In yesterday’s blog post, Day 459: Time and space, I may have misled my readers about something.
As I’ve written about before, I love clearing up misconceptions and errors, as soon as I realize them.
I may have misled my readers in yesterday’s post, regarding numbers. As I’ve written about before, numbers can give me some trouble, especially when they’re big ones (for example, the numbers I need to keep straight when returning phone calls at work).
The misleading info from yesterday’s post was in a paragraph that — oddly enough — already related to numerical errors and confusion, regarding my friend Jeanette:
I tend to think that Jeanette’s birthday is April 6. It’s not. It’s April 9. 9 is 6 upside down. For some reason, I’m topsy turvy about Jeanette’s birthday. Perhaps that’s because things felt turned upside down for me, when Jeanette moved away from Boston, several years ago.
When I wrote that yesterday, I almost added, “I think Jeanette moved away 6 years ago. Or, maybe it was closer to 9.
I was aware, when I was writing that paragraph yesterday, that I had no real concept of when Jeanette had left Boston. I just remembered the feelings, related to that. So instead of quantifying the time with a number, I used the phrase “several years.”
How many years might that imply, to you?
I’ll wait, while you think of a number.
Do you have a number in mind?
Okay!
When Jeanette — who is spending a getaway weekend with me, right now, in New York City — read yesterday’s post, she pointed out that the actual number was larger than “several.” In actual time, Jeanette moved away from Boston in 2000. That means it’s been 14 years.
I don’t think “several” really captures that, do you?
So what is my point, on this fine morning in NYC?
As this man
pointed out (many more than several years ago), time is relative.

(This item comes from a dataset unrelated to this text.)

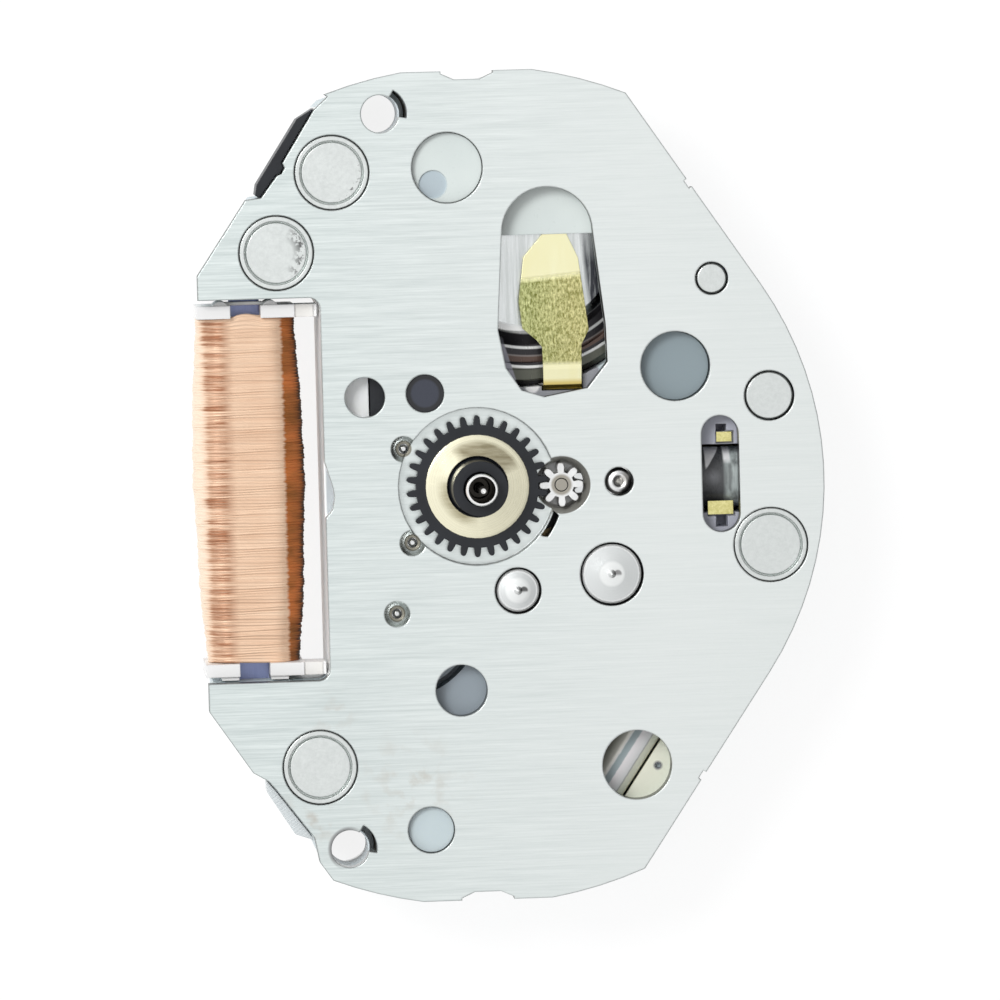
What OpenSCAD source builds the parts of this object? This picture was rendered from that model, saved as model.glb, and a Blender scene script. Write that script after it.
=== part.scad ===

According to that Albert Einstein quote, above, everybody’s a genius, so here’s Ann’s rule about relativity, right now: Time is relative, in our memory of important things.
Time has definitely made it to today’s post. How shall I include Space, before I end this post?
How about this: Yesterday, after I had traveled the space from Boston to NYC, Jeanette and I were waiting in a subway station. This was during rush hour, on a Friday afternoon in downtown New York. So we were standing in a very crowded space, as you might imagine.
Soon, I realized I was hearing something very familiar: a saxophone, playing one of the Karaoke tunes I had committed to practicing on Day 422: Singing out loud — “Cry Me a River.”
For those of you unfamiliar with that song, here‘s Barbra Streisand singing it, in 1963:
When I heard the unmistakable strains of that much beloved song in that subway station yesterday, I turned and saw this man:
I think Leviticus (for that was his name) could tell I loved that song, by my reactions.
And guess what? In that crowded NYC subway space, he and I did an impromptu duet. With Leviticus on soprano sax and Ann Koplow on vocals, it wasn’t a perfect performance. There were a few errors, since we’d had no time or space for previous rehearsals.
I have no idea how many people were in that subway station audience yesterday. As I said earlier in this post, I have trouble with numbers. But whether it was dozens, scores, or hundreds of people, nobody seemed to mind. Including Jeanette.
It just goes to show you: Anything can happen, when you feel safe, in any particular space.
Thanks to Jeanette, Barbra Streisand, Albert Einstein, Leviticus, my entire captured audience at Penn Station Subway Station at approximately 6 PM on April 4, to all performers and audiences over time, and to you — of course! — for being here, today.
I understand numbers can be problematic. The number 65 arrives for me in June.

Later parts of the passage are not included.